Protein has enjoyed a recent surge in popularity thanks to low-carb diet fads and weight loss and fitness trends - but it's always been indispensible to your health. Protein can be found in a wide range of foods, like lean meats, eggs and legumes. While most aren't labeled "superfoods," they certainly act as such, helping to rebuild and restore the body, from building bone and muscle tissue to making sure your cells are in top condition. It doesn't matter if you're trying to bulk up or slim down – protein is a vital part of your daily diet.
What Is Protein?
Proteins are found in your skin, bones, muscles and all your organ tissue. It is also found in the hemoglobin that carries the oxygen in your blood, hormones, and the enzymes that play a part in the body's crucial chemical reactions. Though protein malnutrition is generally not a problem in developed nations like the United States, eating too little can result in growth failure, loss of muscle mass, a suppressed immune system, and weakness of the heart and respiratory systems. There are at least 10,000 proteins at work in your body. And they constantly need to be refueled.

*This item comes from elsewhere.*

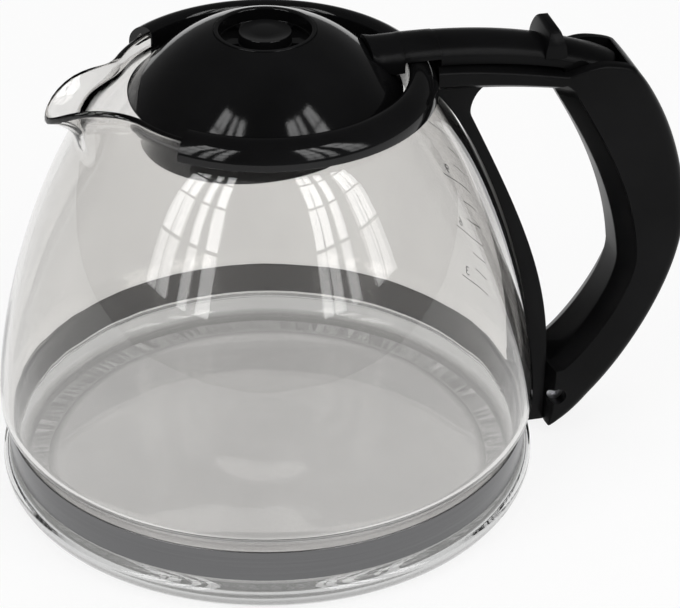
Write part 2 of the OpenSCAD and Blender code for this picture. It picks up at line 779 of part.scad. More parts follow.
// Height of a curve at a distance x, found by halving
function height_at(p, x, lo, hi, n) =
    let (m = (lo + hi)/2, q = bez(p, m))
    n == 0 ? q.y : q.x < x ? height_at(p, x, m, hi, n - 1) : height_at(p, x, lo, m, n - 1);
function crown_at(x) = height_at(lever_over, x, 0, 1, 20);
function under_at(x) = x < lever_under[3].x
    ? height_at(lever_under, x, 0, 1, 20)
    : mix(lever_under[3].y, lever_tail.y, (x - lever_under[3].x)/(lever_tail.x - lever_under[3].x));
over_collar_z = collar_top + side_gap;
lever_step = seat;
// Stations of the lever: distance, underside and half width
lever_stations = [
    for (t = [0, 0.33, 0.66, 1])
        [mix(lever_x0, lever_front_x, t), jug_h - lever_crown/3, lever_hw],
    [lever_front_x + lever_step, over_collar_z, lever_hw],
    for (t = [0.33, 0.66]) [mix(lever_front_x, lever_under[0].x, t), over_collar_z, lever_hw],
    [lever_under[0].x - lever_step, over_collar_z, lever_hw],
    for (i = [0:lever_n - 1]) let (x = mix(lever_under[0].x, tail_x, i/lever_n)) [x, under_at(x), lever_hw],
    for (i = [0:tail_n]) let (u = i/tail_n, x = mix(tail_x, lever_tail.x, sin(90*u)))
        [x, under_at(x), lever_hw*sqrt(1 - 0.94*pow(sin(90*u), 2))]
];
function lever_ring(s) =
    let (top = crown_at(s[0]), side = max(top - lever_crown, s[1] + lever_step))
    [
        [s[0], -s[2], s[1]],
        [s[0], s[2], s[1]],
        for (a = [0:20:180]) [s[0], s[2]*cos(a), side + (top - side)*sin(a)]
    ];
tab_x = pin_x - knuckle_r*1.55;
tab_root = pin_z + lever_rise*0.91;
tab_top = pin_z + tab_h;
module tab_outline(extra) {
    offset(delta = extra)
    polygon([
        [tab_x - tab_base_t*0.5, tab_root],
        [tab_x + tab_base_t*0.5, tab_root],
        [tab_x + tab_base_t*0.5, tab_root + lever_crown*0.5],
        [tab_x + tab_t*0.5, tab_top - tab_t*0.4],
        [tab_x + tab_t*0.3, tab_top - tab_t*0.1],
        [tab_x, tab_top],
        [tab_x - tab_t*0.3, tab_top - tab_t*0.1],
        [tab_x - tab_t*0.5, tab_top - tab_t*0.4],
        [tab_x - tab_base_t*0.5, tab_root + lever_crown*0.5]
    ]);
}
module lid_lever() {
    color([0.07, 0.07, 0.075])
    difference() {
        union() {
            bar_skin([for (s = lever_stations) lever_ring(s)]);
            translate([pin_x, 0, pin_z]) across(2*knuckle_r, lever_w);
        }
        rotate_extrude() polygon([
            [0, dome_z - dome_h],
            for (i = [0:dome_n]) let (r = (dome_r + seat)*sin(90*i/dome_n))
                [r, dome_curve(r, dome_r + seat, dome_h + seat)],
            [dome_r + seat, dome_z - dome_h]
        ]);
        slab(lever_w*2) tab_outline(seat);
        place_lid_screws() screw_room(lid_screw_len, dome_h);
        translate([pin_x, 0, pin_z]) across(pin_d + 2*running_fit, lever_w*2);
    }
}
module thumb_tab() {
    corner = tab_w*0.24;
    color([0.07, 0.07, 0.075])
    intersection() {
        slab(tab_w) tab_outline(0);
        translate([0, 0, tab_top]) rotate([90, 0, 90]) linear_extrude(jug_d)
            polygon([
                [-tab_w/2, -tab_h],
                [tab_w/2, -tab_h],
                for (a = [0:15:90]) [tab_w/2 - corner*(1 - cos(a)), -corner*(1 - sin(a))],
                for (a = [90:15:180]) [-tab_w/2 + corner*(1 + cos(a)), -corner*(1 - sin(a))]
            ]);
    }
}
module lid_screws() {
    color([0.5, 0.5, 0.52]) place_lid_screws() screw(lid_screw_len);
}

glass_jug();
steel_band();
band_bolt();
band_nut();
collar();
collar_screws();
strap();
strap_screws();
handle_shell();
grip_cover();
hinge_pin();
lid_dome();
lid_skirt();
inlet_insert();
lid_lever();
thumb_tab();
lid_screws();
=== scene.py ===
import math

import bmesh
import bpy
from mathutils import Matrix, Vector


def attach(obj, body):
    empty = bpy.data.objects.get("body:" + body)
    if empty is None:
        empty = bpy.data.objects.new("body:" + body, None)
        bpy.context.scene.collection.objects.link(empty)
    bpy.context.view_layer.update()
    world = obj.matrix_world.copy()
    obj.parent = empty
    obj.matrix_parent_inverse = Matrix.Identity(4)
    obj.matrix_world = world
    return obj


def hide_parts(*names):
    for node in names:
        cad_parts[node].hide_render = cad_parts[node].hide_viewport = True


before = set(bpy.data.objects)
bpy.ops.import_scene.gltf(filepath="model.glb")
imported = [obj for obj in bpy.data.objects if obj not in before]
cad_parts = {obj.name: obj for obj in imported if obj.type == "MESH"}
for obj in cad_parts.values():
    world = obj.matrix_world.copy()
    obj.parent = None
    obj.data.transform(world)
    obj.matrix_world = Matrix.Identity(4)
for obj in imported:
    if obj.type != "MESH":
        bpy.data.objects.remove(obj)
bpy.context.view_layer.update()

# Coffee server: glass jug, steel band, black collar, strap and grip, hinged dome lid.
# Sizes in the dictionaries are in millimetres, taken over from the CAD part.
mm = 0.001
scene = bpy.context.scene


# ---- shape helpers
def bez(p, t):
    a, b, c, d = (Vector(q) for q in p)
    return (1 - t) ** 3 * a + 3 * (1 - t) ** 2 * t * b + 3 * (1 - t) * t * t * c + t ** 3 * d


def heading(p, t):
    a, b, c, d = (Vector(q) for q in p)
    return ((1 - t) ** 2 * (b - a) + 2 * (1 - t) * t * (c - b) + t * t * (d - c)).normalized()


def mix(a, b, t):
    return a + (b - a) * t


def ramp(t):
    u = max(0.0, min(1.0, t))
    return u * u * (3 - 2 * u)


def shareAt(curve, axis, value):
    # share along a curve at which its x (0) or y (1) reaches a value, by halving
    lo, hi = 0.0, 1.0
    for _ in range(30):
        m = (lo + hi) / 2
        lo, hi = (m, hi) if bez(curve, m)[axis] < value else (lo, m)
    return lo


def roundOutline(points, reach, steps=5):
    # closed outline of (x, z) points, each corner eased over its own reach
    out = []
    n = len(points)
    for i, p in enumerate(points):
        r = reach[i] if isinstance(reach, (list, tuple)) else reach
        p = Vector(p)
        if r <= 0:
            out.append(p)
            continue
        before, after = Vector(points[i - 1]) - p, Vector(points[(i + 1) % n]) - p
        r = min(r, before.length * 0.46, after.length * 0.46)
        a, b = p + before.normalized() * r, p + after.normalized() * r
        for k in range(steps + 1):
            t = k / steps
            out.append((1 - t) ** 2 * a + 2 * (1 - t) * t * p + t * t * b)
    return out


def vertsIn(geom):
    return [v for v in geom if isinstance(v, bmesh.types.BMVert)]


def meshObject(name, bm):
    # a new object with its place in its mesh, from a bmesh that is used up
    mesh = bpy.data.meshes.new(name)
    bm.to_mesh(mesh)
    bm.free()
    obj = bpy.data.objects.new(name, mesh)
    scene.collection.objects.link(obj)
    return obj


def finishedBmesh(obj):
    # the object's mesh after its modifiers
    bpy.context.view_layer.update()
    mesh = bpy.data.meshes.new_from_object(obj.evaluated_get(bpy.context.evaluated_depsgraph_get()))
    bm = bmesh.new()
    bm.from_mesh(mesh)
    bpy.data.meshes.remove(mesh)
    return bm


def lineLoop(bm, coords, closed=True):
    verts = [bm.verts.new(c) for c in coords]
    edges = [bm.edges.new((verts[i], verts[i + 1])) for i in range(len(verts) - 1)]
    if closed:
        edges.append(bm.edges.new((verts[-1], verts[0])))
    return verts, edges


def spinProfile(points, steps, start=0.0, sweep=360.0, closed=True):
    # (radius, height) points turned about the jug's axis
    bm = bmesh.new()
    turn = Matrix.Rotation(math.radians(start), 4, "Z")
    verts, edges = lineLoop(bm, [turn @ Vector((p[0] * mm, 0, p[1] * mm)) for p in points], closed)
    full = abs(sweep - 360) < 1e-6
    bmesh.ops.spin(bm, geom=verts + edges, cent=(0, 0, 0), axis=(0, 0, 1), angle=math.radians(sweep),
                   steps=steps, use_merge=full, use_duplicate=False)
    bmesh.ops.remove_doubles(bm, verts=bm.verts, dist=1e-6)
    if not full:
        bmesh.ops.holes_fill(bm, edges=[e for e in bm.edges if e.is_boundary], sides=0)
    bmesh.ops.recalc_face_normals(bm, faces=bm.faces)
    return bm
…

Proteins: Complete and Incomplete
There are differences in the types of proteins you eat, some are "complete;" others are "incomplete," and you need them both. Proteins are made of 20 or so building blocks called amino acids. Complete proteins contain the 9 essential amino acids your body needs to build new proteins. Essential amino acids are ones the body can't produce on its own. Animal sources of protein tend to be complete. Other protein sources lack one or more of the essential amino acids; these are called incomplete proteins. These include fruits, vegetables, grains and nuts.
Because the body doesn't store amino acids, like it does with fat or carbohydrates, it needs a fresh supply of them every day to make new proteins. Complete and incomplete proteins play an equally important role in this process. The best way to get all the protein you need is to pick from wide and varied sources.